What exactly is an ETF (Exchange Traded Funds)?

An ETF stands for Exchange Traded Funds. An ETF, also known as a tracker, tracks an index. This is done by making a copy of an index. A basket is then created that mimics price rises and falls in the relevant sector or index.

By investing in ETFs, you automatically create a lot of diversification. Suppose you have a basket containing a certain proportion of mini-pieces from companies. Imagine that in that basket are stocks of shoe companies: a rain boot company, a sandal company, a sneaker company, and a high heel company. Imagine that it is raining hard, then the sandal will do less well, but the rain boot will flourish. On an average, your investments are steady, because you don’t bet on one weather condition, but on all seasons. No matter what the weather does, you minimize your risk by spreading your money out.

Where to invest in ETFs?

You can invest in ETFs through many brokers. For example via BUX Zero or Degiro. With both parties you can trade (buy and sell) in ETFs for free, but with Degiro there is a max. If you place a commission-free order via BUX Zero, you can buy an ETF several times a month without transaction costs. Degiro has a so-called core selection where you can make a free trade every month in many ETFs.

Disadvantage

The downside of investing in an ETF is that there are so many ETFs out there. This is not only because there are so many different markets in which you can invest with an ETF, but also many different providers of ETF products. Think Vanguard, Amundi, VanEck, Blackrock and more.

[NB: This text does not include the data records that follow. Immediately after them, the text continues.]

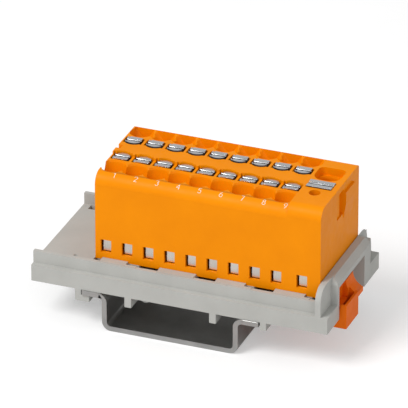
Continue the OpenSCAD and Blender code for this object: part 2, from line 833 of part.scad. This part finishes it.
// Top-hat rail of 1 mm sheet with rounded bends
module din_rail() {
    outer_r = rail_bend_r + rail_t;
    in_w = hat_w - 2 * rail_t;
    color("silver")
        rotate([90, 0, 0])
            translate([rail_x, 0, -rail_l / 2])
                linear_extrude(rail_l)
                    difference() {
                        union() {
                            translate([-hat_w / 2, 0])
                                square([hat_w, rail_h]);
                            translate([-rail_w / 2, rail_h - rail_t])
                                square([rail_w, rail_t]);
                            for (side = [-1, 1])
                                translate([side * hat_w / 2, rail_h - rail_t])
                                    corner_fill(rail_bend_r, [side, -1]);
                        }
                        difference() {
                            translate([-in_w / 2, rail_t])
                                square([in_w, rail_h]);
                            for (side = [-1, 1])
                                translate([side * in_w / 2, rail_t])
                                    corner_fill(rail_bend_r, [-side, 1]);
                        }
                        for (side = [-1, 1]) {
                            translate([side * hat_w / 2, 0])
                                corner_cut(outer_r, [-side, 1]);
                            translate([side * in_w / 2, rail_h])
                                corner_cut(outer_r, [side, -1]);
                        }
                    }
}

// What fills an inner corner at the origin with a fillet
module corner_fill(r, dir) {
    intersection() {
        corner_cut(r, dir);
        translate([dir[0] > 0 ? -cut / 10 : -r, dir[1] > 0 ? -cut / 10 : -r])
            square(r + cut / 10);
    }
}

housing();
base_cover();
busbar();
carrier();
release_foot();
din_rail();
supply_button();
supply_spring();
for (i = [0 : columns - 1]) {
    row_button(i, -1);
    row_button(i, 1);
    row_spring(i, -1);
    row_spring(i, 1);
}
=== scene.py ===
"""Look of a push-in power distribution block that is clipped across a piece of top-hat rail."""
import math

import bmesh
import bpy
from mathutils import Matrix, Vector

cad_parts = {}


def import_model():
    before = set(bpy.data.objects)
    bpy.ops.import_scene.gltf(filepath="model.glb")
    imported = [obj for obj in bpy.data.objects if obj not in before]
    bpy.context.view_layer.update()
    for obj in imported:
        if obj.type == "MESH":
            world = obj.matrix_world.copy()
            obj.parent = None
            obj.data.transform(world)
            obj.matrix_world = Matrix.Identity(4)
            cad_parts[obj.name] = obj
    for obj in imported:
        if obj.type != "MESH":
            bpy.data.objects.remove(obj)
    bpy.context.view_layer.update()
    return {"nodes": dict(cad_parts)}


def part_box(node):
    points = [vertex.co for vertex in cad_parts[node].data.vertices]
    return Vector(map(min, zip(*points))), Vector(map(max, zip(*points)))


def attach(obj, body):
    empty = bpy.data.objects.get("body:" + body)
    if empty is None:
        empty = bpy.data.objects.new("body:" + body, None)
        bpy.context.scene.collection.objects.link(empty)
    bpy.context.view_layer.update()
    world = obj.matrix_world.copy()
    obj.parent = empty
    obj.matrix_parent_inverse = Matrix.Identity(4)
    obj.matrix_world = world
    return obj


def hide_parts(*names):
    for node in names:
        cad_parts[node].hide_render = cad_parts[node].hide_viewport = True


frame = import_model()

MM = 0.001
NODES = frame["nodes"]
COLUMNS = sum(name.startswith("front_button_") for name in NODES)


# ---------------------------------------------------------------- shader helpers

class Shader:
    """A material with short calls for adding and linking its nodes."""

    def __init__(self, name):
        self.material = bpy.data.materials.new(name)
        self.material.use_nodes = True
        self.tree = self.material.node_tree
        self.tree.nodes.clear()
        self.surface = self.add("ShaderNodeBsdfPrincipled")
        output = self.add("ShaderNodeOutputMaterial")
        self.link(self.surface.outputs["BSDF"], output.inputs["Surface"])
        self.place = self.add("ShaderNodeTexCoord").outputs["Object"]

    def add(self, kind, **settings):
        node = self.tree.nodes.new(kind)
        for key, value in settings.items():
            setattr(node, key, value)
        return node

    def link(self, source, target):
        self.tree.links.new(source, target)

    def noise(self, scale, detail=3.0, stretch=(1, 1, 1)):
        """Noise value in the object's own space; scale is in waves per metre."""
        mapping = self.add("ShaderNodeMapping")
        mapping.inputs["Scale"].default_value = stretch
        self.link(self.place, mapping.inputs["Vector"])
        noise = self.add("ShaderNodeTexNoise")
        noise.inputs["Scale"].default_value = scale
        noise.inputs["Detail"].default_value = detail
        self.link(mapping.outputs["Vector"], noise.inputs["Vector"])
        return noise.outputs["Fac"]

    def band(self, value, low, high):
        """The value's middle range, spread over low to high."""
        span = self.add("ShaderNodeMapRange")
        span.inputs["From Min"].default_value = 0.3
        span.inputs["From Max"].default_value = 0.7
        span.inputs["To Min"].default_value = low
        span.inputs["To Max"].default_value = high
        self.link(value, span.inputs["Value"])
        return span.outputs["Result"]

    def blend(self, value, low, high):
        """Colour between low and high, by value."""
        mix = self.add("ShaderNodeMix", data_type="RGBA")
        self.link(value, mix.inputs["Factor"])
        mix.inputs[6].default_value = (*low, 1)
        mix.inputs[7].default_value = (*high, 1)
        return mix.outputs[2]

    def bump(self, height, distance, strength=1.0, below=None):
        bump = self.add("ShaderNodeBump")
        bump.inputs["Strength"].default_value = strength
        bump.inputs["Distance"].default_value = distance
        self.link(height, bump.inputs["Height"])
        if below:
            self.link(below, bump.inputs["Normal"])
        return bump.outputs["Normal"]

    def set(self, **values):
        for key, value in values.items():
            socket = self.surface.inputs[key.replace("_", " ")]
            if isinstance(value, bpy.types.NodeSocket):
                self.link(value, socket)
            else:
                socket.default_value = value


# ---------------------------------------------------------------- materials

def plastic(name, low, high, roughness=(0.38, 0.5)):
    """Moulded plastic: cloudy colour, a fine eroded skin and faint flow lines."""
    shader = Shader(name)
    cloud = shader.noise(160, 4.0)
    shader.set(Base_Color=shader.blend(shader.band(cloud, 0, 1), low, high))
    shader.set(Roughness=shader.band(shader.noise(700, 2.0), *roughness))
    flow = shader.bump(shader.noise(90, 2.0, (0.4, 1, 1.6)), 0.02 * MM, 0.5)
    shader.set(Normal=shader.bump(shader.noise(9000, 2.0), 0.004 * MM, 0.6, flow))
    shader.set(IOR=1.46, Specular_IOR_Level=0.1)
    return shader.material


def rolled_metal(name, low, high, roughness, along, grain=(6000, 0.003)):
    """Sheet metal with the fine lines of its rolling, which run along one axis."""
    shader = Shader(name)
    stretch = [0.02 if axis == along else 1 for axis in "XYZ"]
    lines = shader.noise(grain[0], 2.0, stretch)
    stain = shader.noise(260, 4.0)
    shader.set(Base_Color=shader.blend(shader.band(stain, 0, 1), low, high))
    shader.set(Metallic=1.0, Roughness=shader.band(lines, *roughness))
    shader.set(Normal=shader.bump(lines, grain[1] * MM, 0.6))
    return shader.material


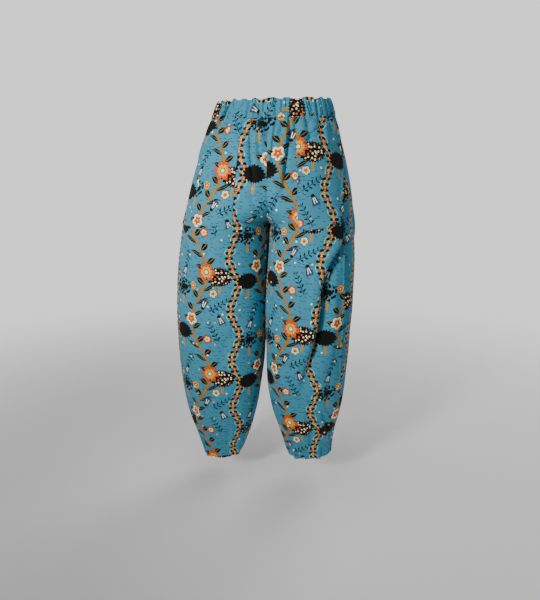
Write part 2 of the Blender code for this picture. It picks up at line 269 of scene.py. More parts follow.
def panelArcs(side, face, level):
    # turns from a panel's inner edge to its outseam, and the lengths up to them
    centre, radius, centreY, depth = (part[..., None] for part in halfSection(side, level))
    middle = signOf(side) * (formAt("leftIn", level) + formAt("rightIn", level))[..., None] / 2
    reach = np.clip((middle - centre) / radius, -1, 1)
    innerTurn = np.arccos(oval(reach, form["roundness"] / 2)) * (1 if face == "front" else -1)
    belowCrotch = ease((form["crotch"] - level) / form["inseamBlend"])[..., None]
    innerTurn = innerTurn + seamTurn(side + "In", level) * belowCrotch
    turns = innerTurn + (seamTurn(side + "Out", level) - innerTurn) * np.linspace(0, 1, form["arcSteps"])
    x = centre + radius * oval(np.cos(turns), 2 / form["roundness"])
    y = centreY - depth * oval(np.sin(turns), 2 / form["roundness"])
    steps = np.hypot(np.diff(x), np.diff(y))
    return turns, np.concatenate([np.zeros(level.shape + (1,)), np.cumsum(steps, axis=-1)], axis=-1)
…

Not just one AEX ETF that follows the movements of the AEX (Amsterdam Exchange), but several from different ETF providers. Often these providers, despite the fact that it concerns the same underlying asset, also have a slightly different ETF product in detail.

Building an ETF

An ETF must be built. It must track an existing index. This can be done three ways:

Full replication

An ETF that exactly copies an index. So suppose you invest in an ETF of the AEX, the same 25 shares that make up the AEX are bought in the ETF in the right proportion. Therefore, the exact reconstruction of an existing index is called ‘full replication’.

Optimization

You also have an ‘optimization’. The ETF maker builds up the ETF in such a way that it is the most optimal mix. Imagine that it concerns an index consisting of 100 shares, then the builder only buys the most important shares, so for example 80. Because the builder is an expert, he/she has of course done a lot of research of shares that are the best to measure the return of the stock. This may differ from the actual performance of the index, as the ETF is not exactly the same, as is the case in example 1.

Swap based

Finally, you have so-called ‘swap-based’ ETFs. What happens here is that the ETF builder does not buy the stock itself – or part of it as in example 2 – but he agrees with an investment bank that he buys the return of an index. Both negative and positive. These are called synthetic ETFs.